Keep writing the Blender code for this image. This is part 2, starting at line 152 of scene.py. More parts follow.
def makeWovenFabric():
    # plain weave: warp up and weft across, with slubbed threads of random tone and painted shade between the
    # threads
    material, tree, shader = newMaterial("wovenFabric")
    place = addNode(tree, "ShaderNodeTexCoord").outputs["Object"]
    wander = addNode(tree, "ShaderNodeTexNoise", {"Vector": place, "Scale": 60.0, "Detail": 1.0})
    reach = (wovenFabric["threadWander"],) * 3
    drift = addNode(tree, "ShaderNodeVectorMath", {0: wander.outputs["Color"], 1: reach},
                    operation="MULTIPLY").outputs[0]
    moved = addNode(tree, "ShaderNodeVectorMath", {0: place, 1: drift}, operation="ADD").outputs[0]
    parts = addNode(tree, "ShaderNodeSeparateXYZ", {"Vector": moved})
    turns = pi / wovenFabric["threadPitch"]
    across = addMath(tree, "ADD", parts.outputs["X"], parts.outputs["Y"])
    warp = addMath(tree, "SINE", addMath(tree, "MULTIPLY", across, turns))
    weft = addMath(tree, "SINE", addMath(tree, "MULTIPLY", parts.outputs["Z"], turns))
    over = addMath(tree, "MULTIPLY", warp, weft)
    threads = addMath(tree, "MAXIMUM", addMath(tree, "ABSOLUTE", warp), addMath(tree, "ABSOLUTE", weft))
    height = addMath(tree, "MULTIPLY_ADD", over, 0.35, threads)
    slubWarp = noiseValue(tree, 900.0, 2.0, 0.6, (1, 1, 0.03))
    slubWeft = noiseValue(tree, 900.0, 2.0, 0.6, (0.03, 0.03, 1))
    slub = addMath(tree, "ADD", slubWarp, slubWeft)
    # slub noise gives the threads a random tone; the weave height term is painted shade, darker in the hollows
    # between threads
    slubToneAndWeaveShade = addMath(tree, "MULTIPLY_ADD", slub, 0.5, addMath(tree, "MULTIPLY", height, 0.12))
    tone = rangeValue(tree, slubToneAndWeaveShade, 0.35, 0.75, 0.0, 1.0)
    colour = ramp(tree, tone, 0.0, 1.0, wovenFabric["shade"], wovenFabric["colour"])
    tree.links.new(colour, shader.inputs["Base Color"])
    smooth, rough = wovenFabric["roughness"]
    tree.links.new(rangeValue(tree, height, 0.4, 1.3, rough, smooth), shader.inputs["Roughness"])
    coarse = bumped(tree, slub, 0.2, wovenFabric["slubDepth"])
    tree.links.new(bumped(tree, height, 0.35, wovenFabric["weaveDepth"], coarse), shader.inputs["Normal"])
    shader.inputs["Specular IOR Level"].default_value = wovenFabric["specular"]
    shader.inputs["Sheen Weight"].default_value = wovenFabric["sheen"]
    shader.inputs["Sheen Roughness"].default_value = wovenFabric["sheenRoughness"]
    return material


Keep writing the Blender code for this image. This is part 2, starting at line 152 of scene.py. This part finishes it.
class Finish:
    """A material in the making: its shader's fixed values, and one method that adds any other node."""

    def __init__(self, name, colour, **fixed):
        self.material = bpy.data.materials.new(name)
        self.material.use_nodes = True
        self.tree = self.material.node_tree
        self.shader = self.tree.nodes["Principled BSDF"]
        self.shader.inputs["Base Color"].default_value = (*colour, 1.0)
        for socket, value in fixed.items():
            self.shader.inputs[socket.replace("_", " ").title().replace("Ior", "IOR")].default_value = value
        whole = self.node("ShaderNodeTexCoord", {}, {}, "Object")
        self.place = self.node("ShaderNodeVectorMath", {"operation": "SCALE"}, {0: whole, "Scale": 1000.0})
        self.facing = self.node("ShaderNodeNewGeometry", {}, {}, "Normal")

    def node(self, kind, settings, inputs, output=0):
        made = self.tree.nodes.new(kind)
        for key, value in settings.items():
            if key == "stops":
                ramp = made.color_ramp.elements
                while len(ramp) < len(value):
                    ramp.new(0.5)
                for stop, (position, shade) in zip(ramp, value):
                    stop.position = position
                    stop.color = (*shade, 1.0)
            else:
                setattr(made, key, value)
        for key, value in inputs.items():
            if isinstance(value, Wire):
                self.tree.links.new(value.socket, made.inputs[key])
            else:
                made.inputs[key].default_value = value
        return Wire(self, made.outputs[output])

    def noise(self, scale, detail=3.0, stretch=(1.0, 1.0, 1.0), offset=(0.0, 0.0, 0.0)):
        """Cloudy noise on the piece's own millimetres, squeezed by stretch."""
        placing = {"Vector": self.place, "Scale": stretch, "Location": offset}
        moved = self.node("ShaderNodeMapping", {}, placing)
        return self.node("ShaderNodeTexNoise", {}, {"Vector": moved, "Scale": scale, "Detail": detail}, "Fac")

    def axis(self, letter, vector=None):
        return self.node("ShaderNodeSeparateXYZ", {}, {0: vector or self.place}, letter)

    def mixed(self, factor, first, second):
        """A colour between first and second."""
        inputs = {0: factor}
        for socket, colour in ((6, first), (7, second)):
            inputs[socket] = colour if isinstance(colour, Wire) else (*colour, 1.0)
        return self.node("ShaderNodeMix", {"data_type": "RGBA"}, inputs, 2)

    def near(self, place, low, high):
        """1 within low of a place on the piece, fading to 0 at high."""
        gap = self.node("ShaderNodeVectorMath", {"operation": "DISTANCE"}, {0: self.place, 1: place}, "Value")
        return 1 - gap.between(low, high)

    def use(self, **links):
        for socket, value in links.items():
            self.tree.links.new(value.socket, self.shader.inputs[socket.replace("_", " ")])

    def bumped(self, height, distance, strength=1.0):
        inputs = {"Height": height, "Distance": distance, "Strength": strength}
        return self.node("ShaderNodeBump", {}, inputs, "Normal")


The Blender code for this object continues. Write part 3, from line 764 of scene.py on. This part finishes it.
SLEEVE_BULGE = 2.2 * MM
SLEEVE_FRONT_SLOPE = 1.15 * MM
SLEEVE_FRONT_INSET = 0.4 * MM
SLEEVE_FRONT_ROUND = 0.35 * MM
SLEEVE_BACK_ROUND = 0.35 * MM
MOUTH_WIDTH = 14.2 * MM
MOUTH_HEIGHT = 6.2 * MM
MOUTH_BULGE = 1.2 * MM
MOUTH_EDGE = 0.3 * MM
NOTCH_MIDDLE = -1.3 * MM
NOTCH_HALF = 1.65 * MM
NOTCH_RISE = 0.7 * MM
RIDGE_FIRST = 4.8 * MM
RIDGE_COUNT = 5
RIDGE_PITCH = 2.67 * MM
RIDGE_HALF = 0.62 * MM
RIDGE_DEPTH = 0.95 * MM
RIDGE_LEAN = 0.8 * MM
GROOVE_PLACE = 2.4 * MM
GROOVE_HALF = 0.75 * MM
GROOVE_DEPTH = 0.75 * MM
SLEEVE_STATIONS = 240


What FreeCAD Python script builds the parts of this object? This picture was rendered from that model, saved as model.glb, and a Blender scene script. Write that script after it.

********

■ **What is being asked**
Give back the whole listing, word for word.

■ **Result for this exercise**
Keep writing the Blender code for this image. This is part 2, starting at line 152 of scene.py. More parts follow.
def makeWovenFabric():
    # plain weave: warp up and weft across, with slubbed threads of random tone and painted shade between the
    # threads
    material, tree, shader = newMaterial("wovenFabric")
    place = addNode(tree, "ShaderNodeTexCoord").outputs["Object"]
    wander = addNode(tree, "ShaderNodeTexNoise", {"Vector": place, "Scale": 60.0, "Detail": 1.0})
    reach = (wovenFabric["threadWander"],) * 3
    drift = addNode(tree, "ShaderNodeVectorMath", {0: wander.outputs["Color"], 1: reach},
                    operation="MULTIPLY").outputs[0]
    moved = addNode(tree, "ShaderNodeVectorMath", {0: place, 1: drift}, operation="ADD").outputs[0]
    parts = addNode(tree, "ShaderNodeSeparateXYZ", {"Vector": moved})
    turns = pi / wovenFabric["threadPitch"]
    across = addMath(tree, "ADD", parts.outputs["X"], parts.outputs["Y"])
    warp = addMath(tree, "SINE", addMath(tree, "MULTIPLY", across, turns))
    weft = addMath(tree, "SINE", addMath(tree, "MULTIPLY", parts.outputs["Z"], turns))
    over = addMath(tree, "MULTIPLY", warp, weft)
    threads = addMath(tree, "MAXIMUM", addMath(tree, "ABSOLUTE", warp), addMath(tree, "ABSOLUTE", weft))
    height = addMath(tree, "MULTIPLY_ADD", over, 0.35, threads)
    slubWarp = noiseValue(tree, 900.0, 2.0, 0.6, (1, 1, 0.03))
    slubWeft = noiseValue(tree, 900.0, 2.0, 0.6, (0.03, 0.03, 1))
    slub = addMath(tree, "ADD", slubWarp, slubWeft)
    # slub noise gives the threads a random tone; the weave height term is painted shade, darker in the hollows
    # between threads
    slubToneAndWeaveShade = addMath(tree, "MULTIPLY_ADD", slub, 0.5, addMath(tree, "MULTIPLY", height, 0.12))
    tone = rangeValue(tree, slubToneAndWeaveShade, 0.35, 0.75, 0.0, 1.0)
    colour = ramp(tree, tone, 0.0, 1.0, wovenFabric["shade"], wovenFabric["colour"])
    tree.links.new(colour, shader.inputs["Base Color"])
    smooth, rough = wovenFabric["roughness"]
    tree.links.new(rangeValue(tree, height, 0.4, 1.3, rough, smooth), shader.inputs["Roughness"])
    coarse = bumped(tree, slub, 0.2, wovenFabric["slubDepth"])
    tree.links.new(bumped(tree, height, 0.35, wovenFabric["weaveDepth"], coarse), shader.inputs["Normal"])
    shader.inputs["Specular IOR Level"].default_value = wovenFabric["specular"]
    shader.inputs["Sheen Weight"].default_value = wovenFabric["sheen"]
    shader.inputs["Sheen Roughness"].default_value = wovenFabric["sheenRoughness"]
    return material


Keep writing the Blender code for this image. This is part 2, starting at line 152 of scene.py. This part finishes it.
class Finish:
    """A material in the making: its shader's fixed values, and one method that adds any other node."""

    def __init__(self, name, colour, **fixed):
        self.material = bpy.data.materials.new(name)
        self.material.use_nodes = True
        self.tree = self.material.node_tree
        self.shader = self.tree.nodes["Principled BSDF"]
        self.shader.inputs["Base Color"].default_value = (*colour, 1.0)
        for socket, value in fixed.items():
            self.shader.inputs[socket.replace("_", " ").title().replace("Ior", "IOR")].default_value = value
        whole = self.node("ShaderNodeTexCoord", {}, {}, "Object")
        self.place = self.node("ShaderNodeVectorMath", {"operation": "SCALE"}, {0: whole, "Scale": 1000.0})
        self.facing = self.node("ShaderNodeNewGeometry", {}, {}, "Normal")

    def node(self, kind, settings, inputs, output=0):
        made = self.tree.nodes.new(kind)
        for key, value in settings.items():
            if key == "stops":
                ramp = made.color_ramp.elements
                while len(ramp) < len(value):
                    ramp.new(0.5)
                for stop, (position, shade) in zip(ramp, value):
                    stop.position = position
                    stop.color = (*shade, 1.0)
            else:
                setattr(made, key, value)
        for key, value in inputs.items():
            if isinstance(value, Wire):
                self.tree.links.new(value.socket, made.inputs[key])
            else:
                made.inputs[key].default_value = value
        return Wire(self, made.outputs[output])

    def noise(self, scale, detail=3.0, stretch=(1.0, 1.0, 1.0), offset=(0.0, 0.0, 0.0)):
        """Cloudy noise on the piece's own millimetres, squeezed by stretch."""
        placing = {"Vector": self.place, "Scale": stretch, "Location": offset}
        moved = self.node("ShaderNodeMapping", {}, placing)
        return self.node("ShaderNodeTexNoise", {}, {"Vector": moved, "Scale": scale, "Detail": detail}, "Fac")

    def axis(self, letter, vector=None):
        return self.node("ShaderNodeSeparateXYZ", {}, {0: vector or self.place}, letter)

    def mixed(self, factor, first, second):
        """A colour between first and second."""
        inputs = {0: factor}
        for socket, colour in ((6, first), (7, second)):
            inputs[socket] = colour if isinstance(colour, Wire) else (*colour, 1.0)
        return self.node("ShaderNodeMix", {"data_type": "RGBA"}, inputs, 2)

    def near(self, place, low, high):
        """1 within low of a place on the piece, fading to 0 at high."""
        gap = self.node("ShaderNodeVectorMath", {"operation": "DISTANCE"}, {0: self.place, 1: place}, "Value")
        return 1 - gap.between(low, high)

    def use(self, **links):
        for socket, value in links.items():
            self.tree.links.new(value.socket, self.shader.inputs[socket.replace("_", " ")])

    def bumped(self, height, distance, strength=1.0):
        inputs = {"Height": height, "Distance": distance, "Strength": strength}
        return self.node("ShaderNodeBump", {}, inputs, "Normal")


The Blender code for this object continues. Write part 3, from line 764 of scene.py on. This part finishes it.
SLEEVE_BULGE = 2.2 * MM
SLEEVE_FRONT_SLOPE = 1.15 * MM
SLEEVE_FRONT_INSET = 0.4 * MM
SLEEVE_FRONT_ROUND = 0.35 * MM
SLEEVE_BACK_ROUND = 0.35 * MM
MOUTH_WIDTH = 14.2 * MM
MOUTH_HEIGHT = 6.2 * MM
MOUTH_BULGE = 1.2 * MM
MOUTH_EDGE = 0.3 * MM
NOTCH_MIDDLE = -1.3 * MM
NOTCH_HALF = 1.65 * MM
NOTCH_RISE = 0.7 * MM
RIDGE_FIRST = 4.8 * MM
RIDGE_COUNT = 5
RIDGE_PITCH = 2.67 * MM
RIDGE_HALF = 0.62 * MM
RIDGE_DEPTH = 0.95 * MM
RIDGE_LEAN = 0.8 * MM
GROOVE_PLACE = 2.4 * MM
GROOVE_HALF = 0.75 * MM
GROOVE_DEPTH = 0.75 * MM
SLEEVE_STATIONS = 240


What FreeCAD Python script builds the parts of this object? This picture was rendered from that model, saved as model.glb, and a Blender scene script. Write that script after it.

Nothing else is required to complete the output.